News

Students’ cost of living experiences explored in new exhibition

  • Date

    Fri 13 Jan 23

A person wearing an outfit made out of colourful balloons flops forward over a barbed wire fence in a field

A new art exhibition based on the cost-of-living crisis and current instability around the UK is set to launch at Art Exchange.

The show will a range of different exhibits, including posters, drawings, videos and steel sculptures.

The exhibition, called Precarious, aims to create a platform for artists who explore precariousness – from living within the permacrisis of UK politics, to navigating social justice and gender identity in an often hostile environment, while avoiding boring jobs – and simply figuring out how to pay the rent.
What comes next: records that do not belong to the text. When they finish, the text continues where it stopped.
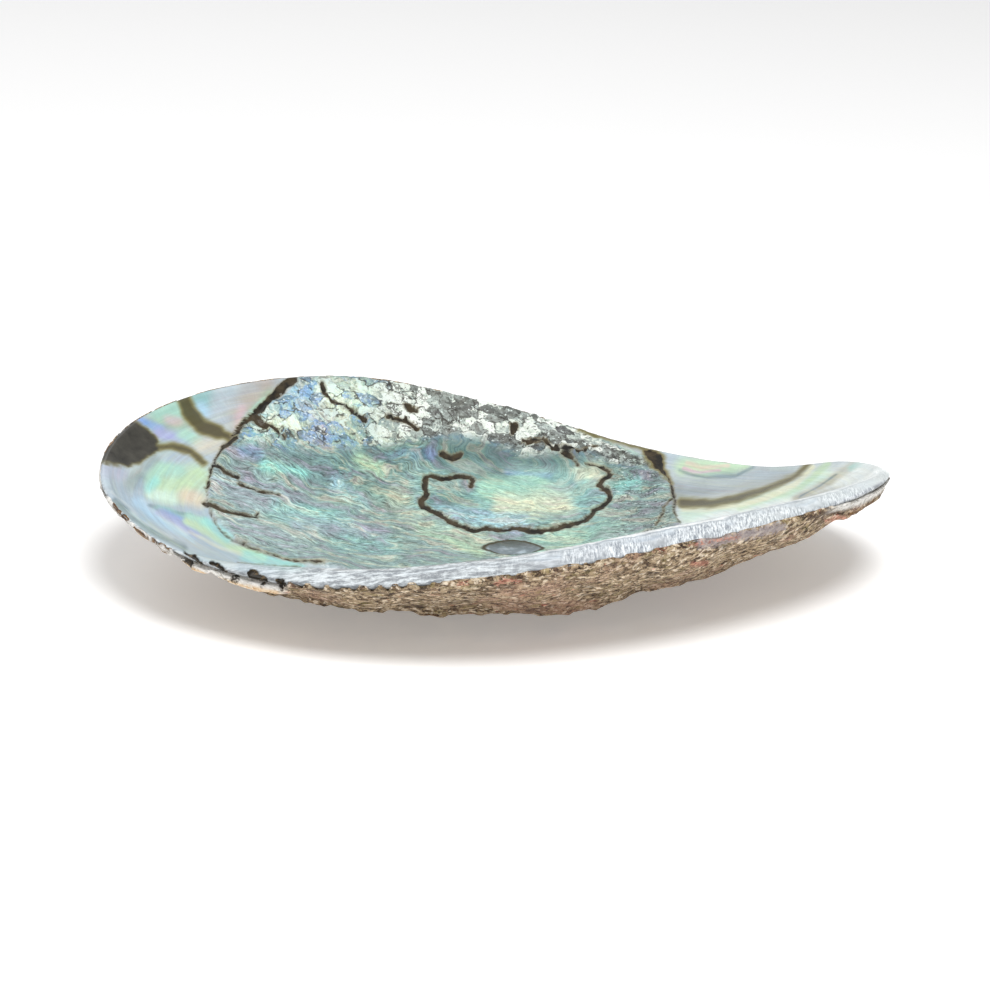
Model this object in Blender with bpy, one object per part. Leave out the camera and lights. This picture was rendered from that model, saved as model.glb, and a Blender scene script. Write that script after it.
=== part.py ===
"""Abalone shell dish: one abalone shell, lying on its back as a shallow bowl.

The shell grew as one piece, so it is one solid. It is a right-handed shell. Its spire is low on
the outside at -X, +Y, its growing lip is at +X, and its columella, the flat pearl shelf that the
bowl's near edge carries, runs along -Y with a row of breathing pores outside it.

Frame: metres, +Z up, the shell's length along X. The origin is under the middle of the shell, on
the surface that it rests on.
"""

import math

import bmesh
import bpy
import numpy as np
from mathutils import Vector, noise

MM = 0.001
TURN = 2 * math.pi
SMALL_ANGLE = 1e-3
SMALL_SHARE = 1e-3
LEAST_SHARE = 0.02

# Driving dimensions of the outline, seen from above
LENGTH = 155 * MM
WIDTH = 117 * MM
LIP_TAPER = 0.20
LIP_TAPER_POWER = 1.5

# Height of the rim's outer edge, at equal steps of the rim's angle: from the growing lip at +X,
# round by the outer lip at +Y and the spire's end at -X, to the columella at -Y
RIM_HEIGHTS = MM * np.array(
    [20.2, 16.4, 9.8, 9.8, 16.9, 24.2, 25.9, 24.9, 22.2, 19.4, 16.0, 15.6, 19.0, 21.9, 22.6, 22.2]
)

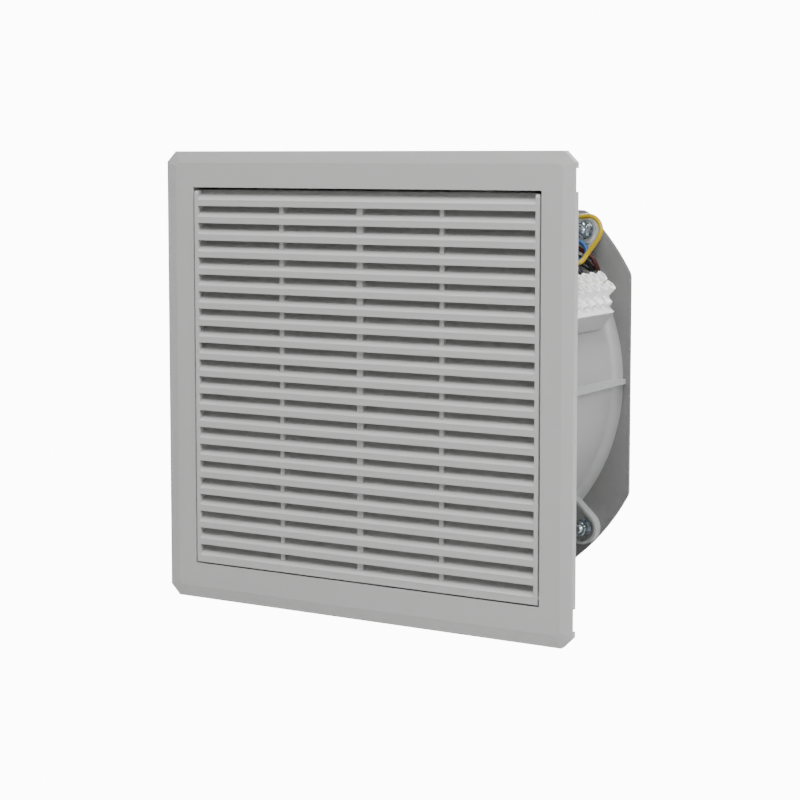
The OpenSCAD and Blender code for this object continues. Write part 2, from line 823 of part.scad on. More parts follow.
// Round duct with a square flange, four long ribs, four ears and the terminal platform
module fan_duct() {
    color(plastic_grey) difference() {
        union() {
            slab(duct_y, duct_flange_t) square(duct_flange_w, center = true);
            lathe() polygon(concat(
                [[duct_bore_r - overrun, duct_y], [duct_r, duct_y]],
                [for (i = [0 : cove_steps]) cove_point(i)],
                [[duct_bore_r - overrun, plate_y]]
            ));
            for (a = [0 : 90 : 270]) rotate([0, a, 0])
                translate([duct_r - duct_wall / 2, duct_y, -duct_rib_t / 2])
                cube([duct_rib_r - duct_r + duct_wall / 2, duct_len, duct_rib_t]);
            for (a = [-bolt_angle, bolt_angle, 180 - bolt_angle, 180 + bolt_angle]) rotate([0, a, 0]) ear();
            duct_screw_places() rod(0, 0, duct_y, duct_boss_h, duct_boss_r);
            on_platform() slab(platform_front, platform_rear - platform_front) polygon([
                [platform_in, platform_z], [platform_out, platform_z], [platform_foot_out, platform_foot_z],
                [platform_foot_in, platform_foot_z], [platform_in, platform_heel_z]
            ]);
        }
        rod(0, 0, duct_y - overrun, duct_len + 2 * overrun, duct_bore_r);
        at_corners(bolt_x, bolt_z) rod(0, 0, ear_floor_y - overrun, ear_floor_t + 2 * overrun, bolt_r + bolt_hole_clear);
        duct_screw_places() rod(0, 0, duct_y - overrun, duct_boss_h + overrun - duct_flange_t / 2, duct_screw_r);
        block_screw_places() cylinder(h = 2 * (block_screw_len - web_h), r = block_screw_r, center = true, $fn = round_fn);
        nut_plate_disc(1);
    }
}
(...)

Artists have been working with students at Essex on their exhibits, and drawn inspiration from how they are overcoming challenges presented by the cost-of-living crisis.

The exhibition will begin on Tuesday 17 January, with a special launch party set to take place two days later.

Other events planned throughout the month-long exhibition include a lunchtime tour, a chat with the artists, a sewing and up-cycling class, and communal supper offering free vegetarian stews and homemade bread.

Jessica Twyman, Curator of the Art Exchange gallery said: “The more I talked to students around campus, the more I realised the effect of the cost-of-living crisis on their everyday lived experience.

“We invited artists to work with our students, listening to how they were coming up with strategies for supporting each other, such as communal living.

“The outcome is a fascinating exhibition of young and emerging artists who utilise their creativity as an act of defiance against our challenging times.”

The artists whose work is being featured in the exhibition include Private Eye cartoonist Tom Armstrong, Daisy Blower, Tom Bull, Iris Gunnarsdottir, Elsa James, Dion Kitson, Rudy Loewe, Rebecca Moss, Paul Westcombe and Josh C Wright.